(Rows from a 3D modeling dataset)
----

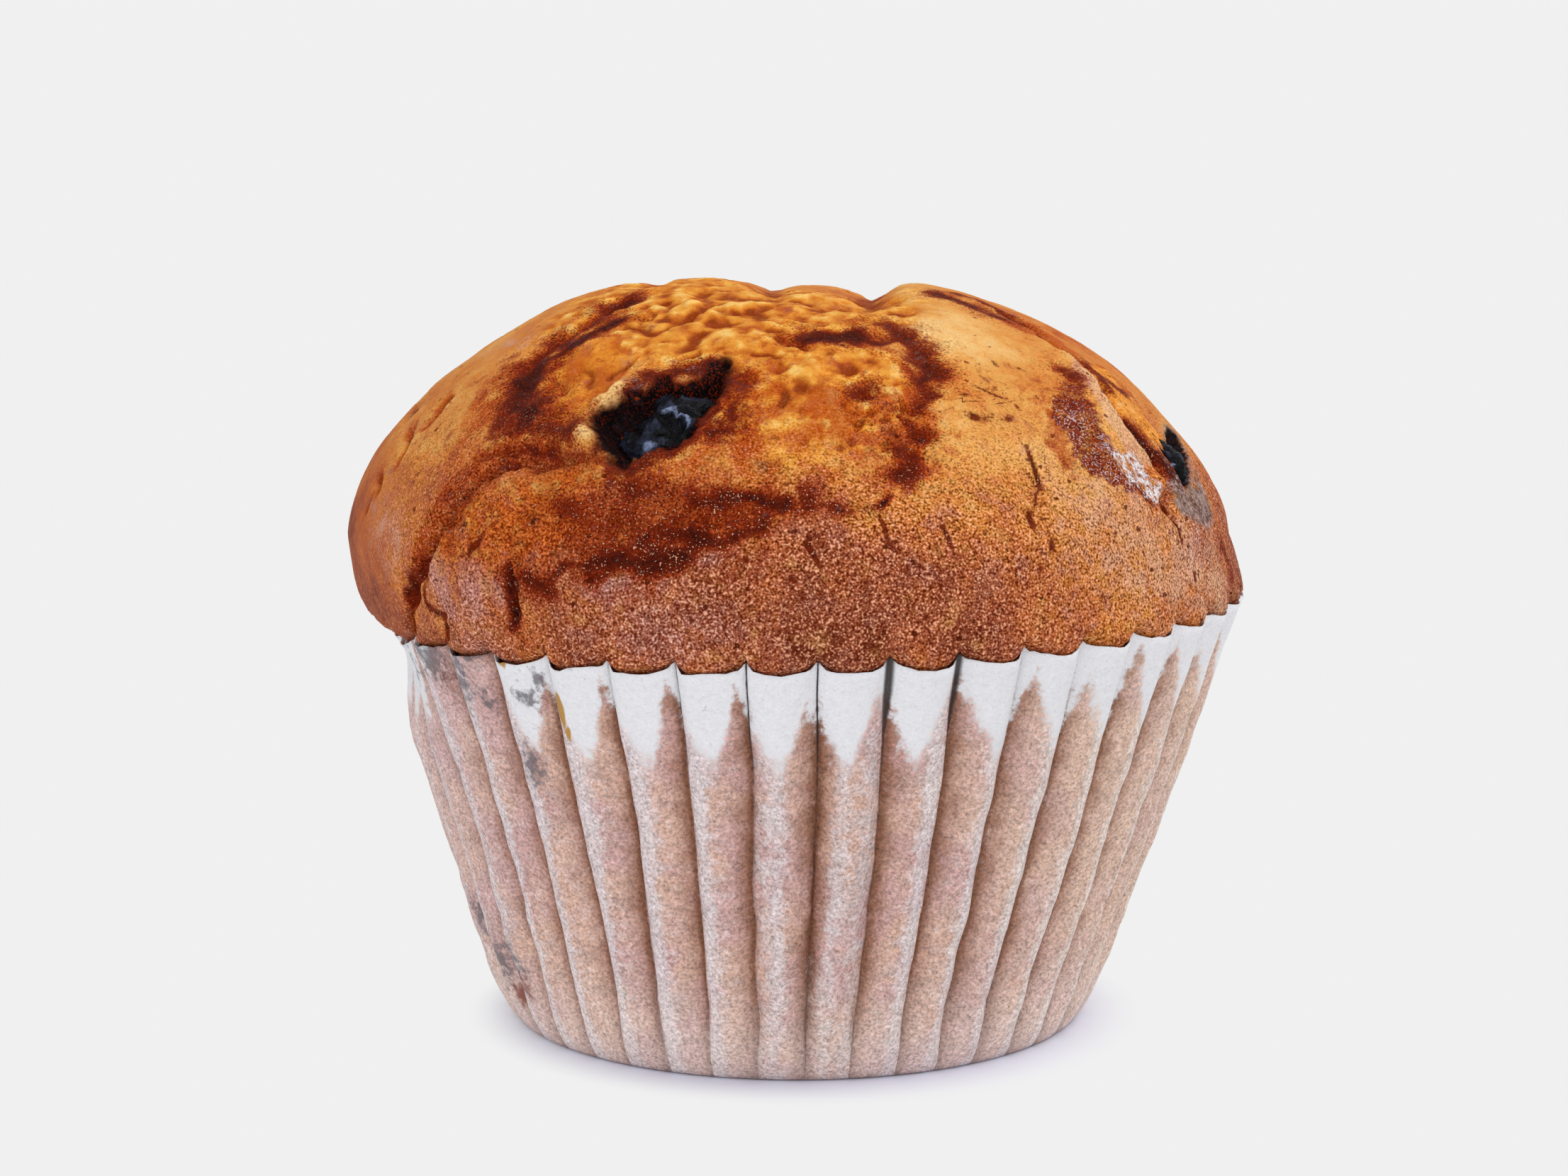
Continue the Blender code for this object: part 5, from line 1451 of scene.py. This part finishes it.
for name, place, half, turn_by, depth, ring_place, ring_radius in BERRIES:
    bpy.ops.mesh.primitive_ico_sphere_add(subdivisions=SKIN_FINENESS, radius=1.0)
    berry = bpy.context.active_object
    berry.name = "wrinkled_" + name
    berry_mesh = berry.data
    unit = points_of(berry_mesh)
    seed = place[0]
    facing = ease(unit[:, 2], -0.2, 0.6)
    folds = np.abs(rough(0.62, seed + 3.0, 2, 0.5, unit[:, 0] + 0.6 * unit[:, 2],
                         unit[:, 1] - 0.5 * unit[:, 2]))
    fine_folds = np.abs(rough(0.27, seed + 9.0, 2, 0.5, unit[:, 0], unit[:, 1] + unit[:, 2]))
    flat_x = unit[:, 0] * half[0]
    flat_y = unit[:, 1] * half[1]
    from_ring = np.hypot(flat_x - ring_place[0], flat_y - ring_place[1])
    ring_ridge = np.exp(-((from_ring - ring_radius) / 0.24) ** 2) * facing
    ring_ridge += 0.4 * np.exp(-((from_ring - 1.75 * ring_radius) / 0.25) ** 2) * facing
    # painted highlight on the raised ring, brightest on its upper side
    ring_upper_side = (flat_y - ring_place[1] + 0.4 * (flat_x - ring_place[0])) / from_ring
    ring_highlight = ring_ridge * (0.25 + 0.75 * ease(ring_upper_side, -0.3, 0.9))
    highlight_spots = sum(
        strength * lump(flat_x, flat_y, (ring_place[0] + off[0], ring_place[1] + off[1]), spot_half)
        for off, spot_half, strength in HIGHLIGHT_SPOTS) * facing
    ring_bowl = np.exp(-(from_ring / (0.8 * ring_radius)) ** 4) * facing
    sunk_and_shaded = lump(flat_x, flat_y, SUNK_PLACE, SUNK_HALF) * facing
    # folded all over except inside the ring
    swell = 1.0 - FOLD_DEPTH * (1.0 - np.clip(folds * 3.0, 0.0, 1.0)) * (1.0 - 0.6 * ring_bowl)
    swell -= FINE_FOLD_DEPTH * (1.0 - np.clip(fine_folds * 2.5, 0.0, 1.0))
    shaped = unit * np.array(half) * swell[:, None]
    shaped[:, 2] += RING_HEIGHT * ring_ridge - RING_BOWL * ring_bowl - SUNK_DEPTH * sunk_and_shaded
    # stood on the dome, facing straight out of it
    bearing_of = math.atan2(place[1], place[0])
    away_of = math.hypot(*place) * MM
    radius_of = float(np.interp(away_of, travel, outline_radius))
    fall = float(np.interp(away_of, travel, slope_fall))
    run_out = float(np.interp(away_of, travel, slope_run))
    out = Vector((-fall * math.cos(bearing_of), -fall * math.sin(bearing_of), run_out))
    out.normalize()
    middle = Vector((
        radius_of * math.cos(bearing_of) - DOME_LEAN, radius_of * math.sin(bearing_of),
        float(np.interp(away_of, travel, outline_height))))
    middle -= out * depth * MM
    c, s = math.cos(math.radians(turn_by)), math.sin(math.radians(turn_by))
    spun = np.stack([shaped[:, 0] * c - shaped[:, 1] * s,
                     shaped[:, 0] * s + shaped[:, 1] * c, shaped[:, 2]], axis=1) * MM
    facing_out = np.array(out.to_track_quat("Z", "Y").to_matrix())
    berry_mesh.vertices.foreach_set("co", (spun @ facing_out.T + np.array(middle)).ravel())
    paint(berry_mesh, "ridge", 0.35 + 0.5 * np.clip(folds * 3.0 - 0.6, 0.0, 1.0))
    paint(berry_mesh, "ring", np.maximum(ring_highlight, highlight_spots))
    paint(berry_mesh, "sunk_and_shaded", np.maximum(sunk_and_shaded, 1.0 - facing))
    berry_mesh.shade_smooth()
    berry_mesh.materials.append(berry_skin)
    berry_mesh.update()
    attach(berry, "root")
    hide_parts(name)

----

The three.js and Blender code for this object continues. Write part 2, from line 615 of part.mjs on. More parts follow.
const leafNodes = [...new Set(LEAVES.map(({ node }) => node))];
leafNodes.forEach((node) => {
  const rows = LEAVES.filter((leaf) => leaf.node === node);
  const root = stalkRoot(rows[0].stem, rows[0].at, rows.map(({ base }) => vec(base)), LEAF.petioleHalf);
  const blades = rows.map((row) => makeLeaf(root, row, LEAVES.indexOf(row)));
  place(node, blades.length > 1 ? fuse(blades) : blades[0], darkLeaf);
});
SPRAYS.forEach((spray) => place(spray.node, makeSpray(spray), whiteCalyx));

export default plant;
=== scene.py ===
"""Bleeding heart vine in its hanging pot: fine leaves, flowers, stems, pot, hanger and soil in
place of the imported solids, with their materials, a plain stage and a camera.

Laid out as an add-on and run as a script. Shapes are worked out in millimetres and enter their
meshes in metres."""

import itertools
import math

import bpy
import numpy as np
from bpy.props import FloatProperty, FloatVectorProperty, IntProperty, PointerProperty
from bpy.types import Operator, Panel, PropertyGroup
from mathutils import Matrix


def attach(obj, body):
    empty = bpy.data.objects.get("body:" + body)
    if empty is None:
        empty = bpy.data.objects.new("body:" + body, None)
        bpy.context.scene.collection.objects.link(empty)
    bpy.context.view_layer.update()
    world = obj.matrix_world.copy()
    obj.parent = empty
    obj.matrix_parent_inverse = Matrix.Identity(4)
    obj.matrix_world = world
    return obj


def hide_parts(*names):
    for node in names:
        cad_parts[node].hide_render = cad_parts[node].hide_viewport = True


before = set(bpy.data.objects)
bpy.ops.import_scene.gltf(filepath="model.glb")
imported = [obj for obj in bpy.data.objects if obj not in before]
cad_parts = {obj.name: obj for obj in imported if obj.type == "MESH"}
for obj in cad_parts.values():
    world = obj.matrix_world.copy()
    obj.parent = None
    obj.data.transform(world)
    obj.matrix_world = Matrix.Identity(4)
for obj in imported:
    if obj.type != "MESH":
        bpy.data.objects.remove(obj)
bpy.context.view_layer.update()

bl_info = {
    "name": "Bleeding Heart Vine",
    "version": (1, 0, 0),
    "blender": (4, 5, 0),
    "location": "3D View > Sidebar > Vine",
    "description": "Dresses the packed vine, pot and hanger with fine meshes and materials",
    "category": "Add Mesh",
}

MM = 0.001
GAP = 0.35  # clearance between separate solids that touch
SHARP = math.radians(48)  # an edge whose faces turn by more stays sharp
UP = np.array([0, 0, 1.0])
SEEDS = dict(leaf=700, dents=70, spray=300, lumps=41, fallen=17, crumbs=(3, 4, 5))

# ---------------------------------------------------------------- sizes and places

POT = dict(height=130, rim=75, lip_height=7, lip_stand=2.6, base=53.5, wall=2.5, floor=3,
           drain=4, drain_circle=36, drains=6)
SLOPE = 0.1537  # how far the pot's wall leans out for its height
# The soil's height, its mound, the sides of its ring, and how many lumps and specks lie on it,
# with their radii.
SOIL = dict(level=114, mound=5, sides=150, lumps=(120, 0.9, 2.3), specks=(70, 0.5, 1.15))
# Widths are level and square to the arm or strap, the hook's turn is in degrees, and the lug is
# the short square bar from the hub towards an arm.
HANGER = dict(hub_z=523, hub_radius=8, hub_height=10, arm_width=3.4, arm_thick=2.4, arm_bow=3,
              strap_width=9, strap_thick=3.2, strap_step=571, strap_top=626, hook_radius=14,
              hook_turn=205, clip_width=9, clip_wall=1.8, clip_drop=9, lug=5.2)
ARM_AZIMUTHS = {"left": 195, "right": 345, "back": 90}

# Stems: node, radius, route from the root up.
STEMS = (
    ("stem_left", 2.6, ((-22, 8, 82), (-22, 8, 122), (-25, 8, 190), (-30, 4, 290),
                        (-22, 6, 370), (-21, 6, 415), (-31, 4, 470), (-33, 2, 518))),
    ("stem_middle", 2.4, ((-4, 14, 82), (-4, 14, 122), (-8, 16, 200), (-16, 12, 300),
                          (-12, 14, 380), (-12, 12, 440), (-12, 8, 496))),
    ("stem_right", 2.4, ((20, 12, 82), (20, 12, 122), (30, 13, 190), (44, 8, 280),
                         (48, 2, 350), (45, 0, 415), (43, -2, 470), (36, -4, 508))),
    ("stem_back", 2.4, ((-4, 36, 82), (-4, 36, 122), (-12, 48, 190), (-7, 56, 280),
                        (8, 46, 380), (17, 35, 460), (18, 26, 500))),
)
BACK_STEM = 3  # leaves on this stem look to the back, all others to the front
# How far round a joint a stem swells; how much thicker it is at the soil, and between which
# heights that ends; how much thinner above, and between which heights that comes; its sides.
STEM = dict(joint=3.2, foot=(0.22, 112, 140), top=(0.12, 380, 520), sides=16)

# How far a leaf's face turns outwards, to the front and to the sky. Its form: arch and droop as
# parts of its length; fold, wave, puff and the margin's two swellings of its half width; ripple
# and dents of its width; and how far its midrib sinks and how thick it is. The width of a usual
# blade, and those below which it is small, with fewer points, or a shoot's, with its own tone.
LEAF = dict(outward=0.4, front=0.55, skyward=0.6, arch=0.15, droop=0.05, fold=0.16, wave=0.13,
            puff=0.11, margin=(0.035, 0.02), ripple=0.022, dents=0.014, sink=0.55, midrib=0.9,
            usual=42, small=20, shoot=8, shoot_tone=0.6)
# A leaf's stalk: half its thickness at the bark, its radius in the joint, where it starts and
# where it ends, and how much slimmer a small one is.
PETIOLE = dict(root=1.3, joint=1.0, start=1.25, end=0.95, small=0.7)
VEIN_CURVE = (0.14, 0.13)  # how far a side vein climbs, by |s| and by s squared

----

__WORK TO COMPLETE__:
Repeat exactly, and only, the lines from the one containing "place(node, blades.length >" through the one containing "obj.matrix_world = world", both included.

__CORRECT RESULT__:
  place(node, blades.length > 1 ? fuse(blades) : blades[0], darkLeaf);
});
SPRAYS.forEach((spray) => place(spray.node, makeSpray(spray), whiteCalyx));

export default plant;
=== scene.py ===
"""Bleeding heart vine in its hanging pot: fine leaves, flowers, stems, pot, hanger and soil in
place of the imported solids, with their materials, a plain stage and a camera.

Laid out as an add-on and run as a script. Shapes are worked out in millimetres and enter their
meshes in metres."""

import itertools
import math

import bpy
import numpy as np
from bpy.props import FloatProperty, FloatVectorProperty, IntProperty, PointerProperty
from bpy.types import Operator, Panel, PropertyGroup
from mathutils import Matrix


def attach(obj, body):
    empty = bpy.data.objects.get("body:" + body)
    if empty is None:
        empty = bpy.data.objects.new("body:" + body, None)
        bpy.context.scene.collection.objects.link(empty)
    bpy.context.view_layer.update()
    world = obj.matrix_world.copy()
    obj.parent = empty
    obj.matrix_parent_inverse = Matrix.Identity(4)
    obj.matrix_world = world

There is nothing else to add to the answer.